Document 10: "Reds Score Pastor for Ban at Church," New York Amsterdam News, 21 October 1931, p. 3.

Introduction

    Recounting one of the many skirmishes in the battle between the International Labor Defense (I.L.D.) and the National Association for the Advancement of Colored People (N.A.A.C.P.) for control of the legal defense of the Scottsboro Boys, this article from a black-owned newspaper in Harlem is noteworthy for the insight it gives into the role of the Scottsboro mothers. "This is a Scottsboro mother," the crowd was reported to have roared at the police. "Don't you dare touch her!" Without Ada Wright on the scene, the dispersing of an illegal assembly of Communist sympathizers might not have rated notice. With her presence, an aura of moral authority resided with the group--a moral authority overriding that of the police or the N.A.A.C.P. or the unfortunate pastor caught in the middle.

Reds Score Pastor
For Ban at Church

____________________________________

Radicals Meet Outside St.
Mark's - Attack the
N.A.A.C.P., Too

____________________________________

    Refused admission to the auditorium of St.

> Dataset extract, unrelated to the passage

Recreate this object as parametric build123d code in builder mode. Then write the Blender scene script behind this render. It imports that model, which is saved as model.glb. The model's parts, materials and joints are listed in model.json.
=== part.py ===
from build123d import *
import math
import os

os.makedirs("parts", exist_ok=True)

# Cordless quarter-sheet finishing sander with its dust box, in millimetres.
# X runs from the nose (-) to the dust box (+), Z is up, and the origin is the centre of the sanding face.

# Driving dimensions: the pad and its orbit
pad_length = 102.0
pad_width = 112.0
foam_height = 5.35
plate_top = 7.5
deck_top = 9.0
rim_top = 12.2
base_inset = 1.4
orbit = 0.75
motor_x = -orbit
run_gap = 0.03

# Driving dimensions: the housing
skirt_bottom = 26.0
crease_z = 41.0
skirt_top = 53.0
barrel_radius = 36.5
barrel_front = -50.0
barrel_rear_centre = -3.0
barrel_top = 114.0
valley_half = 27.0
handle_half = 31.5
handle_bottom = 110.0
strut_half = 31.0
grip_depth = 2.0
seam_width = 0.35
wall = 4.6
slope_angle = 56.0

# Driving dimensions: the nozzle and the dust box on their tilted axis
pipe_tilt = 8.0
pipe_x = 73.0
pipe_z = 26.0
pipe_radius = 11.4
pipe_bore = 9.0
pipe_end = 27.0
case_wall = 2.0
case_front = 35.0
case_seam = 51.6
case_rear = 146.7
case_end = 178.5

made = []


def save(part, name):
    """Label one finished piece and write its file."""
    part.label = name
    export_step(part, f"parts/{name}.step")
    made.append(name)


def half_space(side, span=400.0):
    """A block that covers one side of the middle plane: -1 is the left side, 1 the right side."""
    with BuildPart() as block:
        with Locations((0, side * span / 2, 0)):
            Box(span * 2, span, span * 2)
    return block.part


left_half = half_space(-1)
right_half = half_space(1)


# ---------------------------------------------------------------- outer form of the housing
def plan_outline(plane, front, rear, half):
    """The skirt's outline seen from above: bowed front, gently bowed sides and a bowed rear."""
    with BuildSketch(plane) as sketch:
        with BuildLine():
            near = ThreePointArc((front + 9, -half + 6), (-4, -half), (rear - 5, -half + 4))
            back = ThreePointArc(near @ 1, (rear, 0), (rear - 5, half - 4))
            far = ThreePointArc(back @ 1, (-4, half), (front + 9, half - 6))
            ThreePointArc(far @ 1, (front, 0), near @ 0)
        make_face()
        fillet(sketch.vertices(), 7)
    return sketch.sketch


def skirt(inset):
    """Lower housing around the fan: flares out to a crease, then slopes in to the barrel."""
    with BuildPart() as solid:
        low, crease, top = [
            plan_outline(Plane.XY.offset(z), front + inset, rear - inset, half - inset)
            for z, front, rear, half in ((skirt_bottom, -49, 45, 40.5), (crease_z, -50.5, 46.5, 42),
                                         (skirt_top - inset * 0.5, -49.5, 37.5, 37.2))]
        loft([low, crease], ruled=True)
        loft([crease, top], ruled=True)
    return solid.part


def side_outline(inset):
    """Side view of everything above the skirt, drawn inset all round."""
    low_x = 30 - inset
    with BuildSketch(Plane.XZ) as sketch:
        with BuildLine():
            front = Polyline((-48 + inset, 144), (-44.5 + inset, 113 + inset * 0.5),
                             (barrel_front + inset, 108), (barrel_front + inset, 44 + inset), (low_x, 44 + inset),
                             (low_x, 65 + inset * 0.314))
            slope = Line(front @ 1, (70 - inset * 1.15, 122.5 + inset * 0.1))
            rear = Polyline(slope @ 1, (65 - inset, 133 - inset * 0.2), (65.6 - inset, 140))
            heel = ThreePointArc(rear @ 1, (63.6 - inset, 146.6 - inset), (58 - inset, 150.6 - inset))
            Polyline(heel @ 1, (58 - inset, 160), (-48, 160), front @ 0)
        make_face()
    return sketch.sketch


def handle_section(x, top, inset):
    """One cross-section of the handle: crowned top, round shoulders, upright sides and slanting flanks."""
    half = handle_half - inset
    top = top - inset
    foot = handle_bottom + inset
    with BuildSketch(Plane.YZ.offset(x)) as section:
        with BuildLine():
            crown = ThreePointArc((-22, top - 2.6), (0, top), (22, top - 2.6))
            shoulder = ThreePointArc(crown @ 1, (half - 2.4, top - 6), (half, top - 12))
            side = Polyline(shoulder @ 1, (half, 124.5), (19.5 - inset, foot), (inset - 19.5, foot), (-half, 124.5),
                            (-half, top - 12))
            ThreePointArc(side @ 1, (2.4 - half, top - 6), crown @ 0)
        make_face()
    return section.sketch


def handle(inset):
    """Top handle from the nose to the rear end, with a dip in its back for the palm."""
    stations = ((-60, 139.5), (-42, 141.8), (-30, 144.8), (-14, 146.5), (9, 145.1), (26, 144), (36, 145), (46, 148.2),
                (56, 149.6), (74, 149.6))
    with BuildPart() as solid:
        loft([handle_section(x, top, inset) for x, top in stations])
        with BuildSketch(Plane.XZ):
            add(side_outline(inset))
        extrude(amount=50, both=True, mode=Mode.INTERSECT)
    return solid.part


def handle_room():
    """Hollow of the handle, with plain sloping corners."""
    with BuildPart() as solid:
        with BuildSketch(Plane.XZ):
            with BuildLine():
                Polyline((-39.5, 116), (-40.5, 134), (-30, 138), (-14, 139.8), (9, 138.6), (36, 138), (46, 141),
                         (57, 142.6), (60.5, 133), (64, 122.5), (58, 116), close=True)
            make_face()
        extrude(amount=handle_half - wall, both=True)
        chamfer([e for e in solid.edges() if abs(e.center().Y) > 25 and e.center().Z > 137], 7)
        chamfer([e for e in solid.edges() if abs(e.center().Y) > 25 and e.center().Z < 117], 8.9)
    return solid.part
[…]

Mark's M. E. Church, 55 Edgecombe avenue, for a meeting to discuss the Scottsboro, Ala., case, 200 Communists called a protest session in front of the church Thursday night and loudly attacked the minister and the National Association for the Advancement for Colored People. Police forced them to move across the street.

    The meeting was called by representatives of the International Labor Defense. Mrs. Ada Wright, mother of two of the nine Scottsboro boys, was speaking from the rude platform which the Communists had constructed in front of the church when the two patrolmen from the West 135th Street station arrived and demanded that the crowd disperse.

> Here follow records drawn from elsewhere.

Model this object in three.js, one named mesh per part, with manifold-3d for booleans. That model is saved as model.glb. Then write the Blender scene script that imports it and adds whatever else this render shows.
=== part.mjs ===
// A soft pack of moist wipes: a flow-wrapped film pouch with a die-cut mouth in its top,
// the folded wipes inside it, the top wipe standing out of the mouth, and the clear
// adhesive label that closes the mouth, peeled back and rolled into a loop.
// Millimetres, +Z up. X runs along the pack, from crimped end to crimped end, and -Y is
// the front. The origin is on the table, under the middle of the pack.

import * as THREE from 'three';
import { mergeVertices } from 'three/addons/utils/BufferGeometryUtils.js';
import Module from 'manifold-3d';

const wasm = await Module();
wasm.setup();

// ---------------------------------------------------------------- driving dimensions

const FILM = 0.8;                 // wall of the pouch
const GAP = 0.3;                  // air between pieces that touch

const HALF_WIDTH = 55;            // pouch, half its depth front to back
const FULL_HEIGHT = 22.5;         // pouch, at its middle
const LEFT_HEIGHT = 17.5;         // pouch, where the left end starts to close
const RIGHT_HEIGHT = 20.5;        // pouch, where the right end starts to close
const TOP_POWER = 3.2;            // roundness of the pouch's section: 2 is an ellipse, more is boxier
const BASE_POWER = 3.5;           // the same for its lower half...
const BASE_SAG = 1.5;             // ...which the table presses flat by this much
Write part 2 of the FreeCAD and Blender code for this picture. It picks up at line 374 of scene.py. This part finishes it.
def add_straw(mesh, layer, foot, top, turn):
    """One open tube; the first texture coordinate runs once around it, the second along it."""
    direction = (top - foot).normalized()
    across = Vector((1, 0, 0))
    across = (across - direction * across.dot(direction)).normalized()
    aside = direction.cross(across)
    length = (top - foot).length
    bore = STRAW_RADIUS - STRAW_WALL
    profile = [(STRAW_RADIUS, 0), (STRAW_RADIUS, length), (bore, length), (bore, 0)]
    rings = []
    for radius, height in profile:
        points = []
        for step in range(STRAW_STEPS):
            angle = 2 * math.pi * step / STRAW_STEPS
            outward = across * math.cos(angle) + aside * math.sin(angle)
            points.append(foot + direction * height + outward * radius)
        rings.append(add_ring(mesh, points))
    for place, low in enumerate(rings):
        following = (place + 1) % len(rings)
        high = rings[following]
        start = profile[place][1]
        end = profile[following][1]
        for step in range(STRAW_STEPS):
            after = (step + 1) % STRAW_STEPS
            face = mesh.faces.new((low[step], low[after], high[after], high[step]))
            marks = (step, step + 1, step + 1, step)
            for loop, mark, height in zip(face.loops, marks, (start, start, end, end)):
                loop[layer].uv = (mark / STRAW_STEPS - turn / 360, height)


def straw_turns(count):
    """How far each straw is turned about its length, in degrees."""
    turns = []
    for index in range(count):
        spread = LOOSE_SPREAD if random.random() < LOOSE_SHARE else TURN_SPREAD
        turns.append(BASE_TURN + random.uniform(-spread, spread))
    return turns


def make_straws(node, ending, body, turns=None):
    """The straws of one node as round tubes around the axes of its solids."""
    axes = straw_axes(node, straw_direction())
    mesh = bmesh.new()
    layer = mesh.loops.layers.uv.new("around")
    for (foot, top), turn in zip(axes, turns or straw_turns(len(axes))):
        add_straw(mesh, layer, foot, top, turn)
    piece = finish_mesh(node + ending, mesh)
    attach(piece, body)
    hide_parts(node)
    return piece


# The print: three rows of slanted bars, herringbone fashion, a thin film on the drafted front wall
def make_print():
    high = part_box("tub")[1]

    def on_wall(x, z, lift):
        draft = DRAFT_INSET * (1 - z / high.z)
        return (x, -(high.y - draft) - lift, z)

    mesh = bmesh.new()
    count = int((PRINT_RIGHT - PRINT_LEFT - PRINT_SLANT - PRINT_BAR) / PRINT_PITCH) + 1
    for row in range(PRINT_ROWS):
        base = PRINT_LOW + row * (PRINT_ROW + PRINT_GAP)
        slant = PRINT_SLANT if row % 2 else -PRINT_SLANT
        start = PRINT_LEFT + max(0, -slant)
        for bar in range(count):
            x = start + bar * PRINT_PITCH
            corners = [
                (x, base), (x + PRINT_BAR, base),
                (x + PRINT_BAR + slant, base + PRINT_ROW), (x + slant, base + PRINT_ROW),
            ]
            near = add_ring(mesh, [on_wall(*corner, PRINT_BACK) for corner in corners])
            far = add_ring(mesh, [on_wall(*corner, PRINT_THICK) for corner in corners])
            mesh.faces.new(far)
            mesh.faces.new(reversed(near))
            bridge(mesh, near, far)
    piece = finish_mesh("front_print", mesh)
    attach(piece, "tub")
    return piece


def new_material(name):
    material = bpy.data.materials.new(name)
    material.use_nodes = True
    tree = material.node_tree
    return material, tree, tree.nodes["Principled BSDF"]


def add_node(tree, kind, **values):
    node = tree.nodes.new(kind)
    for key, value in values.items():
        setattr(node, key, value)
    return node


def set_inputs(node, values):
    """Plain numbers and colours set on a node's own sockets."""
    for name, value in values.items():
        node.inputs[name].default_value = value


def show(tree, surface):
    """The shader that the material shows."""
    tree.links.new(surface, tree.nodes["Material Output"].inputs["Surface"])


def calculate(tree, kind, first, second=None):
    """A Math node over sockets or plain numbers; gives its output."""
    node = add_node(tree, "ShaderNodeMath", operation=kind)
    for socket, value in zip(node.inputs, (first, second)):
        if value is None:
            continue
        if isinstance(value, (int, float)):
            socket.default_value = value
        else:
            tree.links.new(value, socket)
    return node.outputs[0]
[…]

    A near riot ensued when Mrs. Wright failed to heed the policemen's command that she stop speaking and climb down from the platform. One of the officers started forward, seemingly intent on carrying out the order forcibly, but the crowd surged around him crying, "That is a Scottsboro mother. Don't you dare touch her!" and similar imprecations, and the officer desisted. While the police manhandled one or two of the white demonstrators, the woman climbed down to the pavement. The meeting then dispersed and moved across the street in front of the Dorrence Brooks apartments.

    The Rev. Lorenzo H. King, pastor of St. Mark's, stated that he had granted the use of his church to Mrs. Wright and Harold Williams, representative of the League of Struggle for Negro Rights, about two weeks ago, but did not know at the time that the organization was affiliated with the International Labor Defense. As soon as he discovered the connection, he said, he called Williams and cancelled the meeting.

    The Communists charged that they had distributed 100,000 handbills announcing the meeting and that the literature had been given out in St. Mark's Church Sunday, October 11. They accused the N. A. A. C. P. of bringing pressure to bear on the Rev. Mr. King to make him change his decision to let them use the church.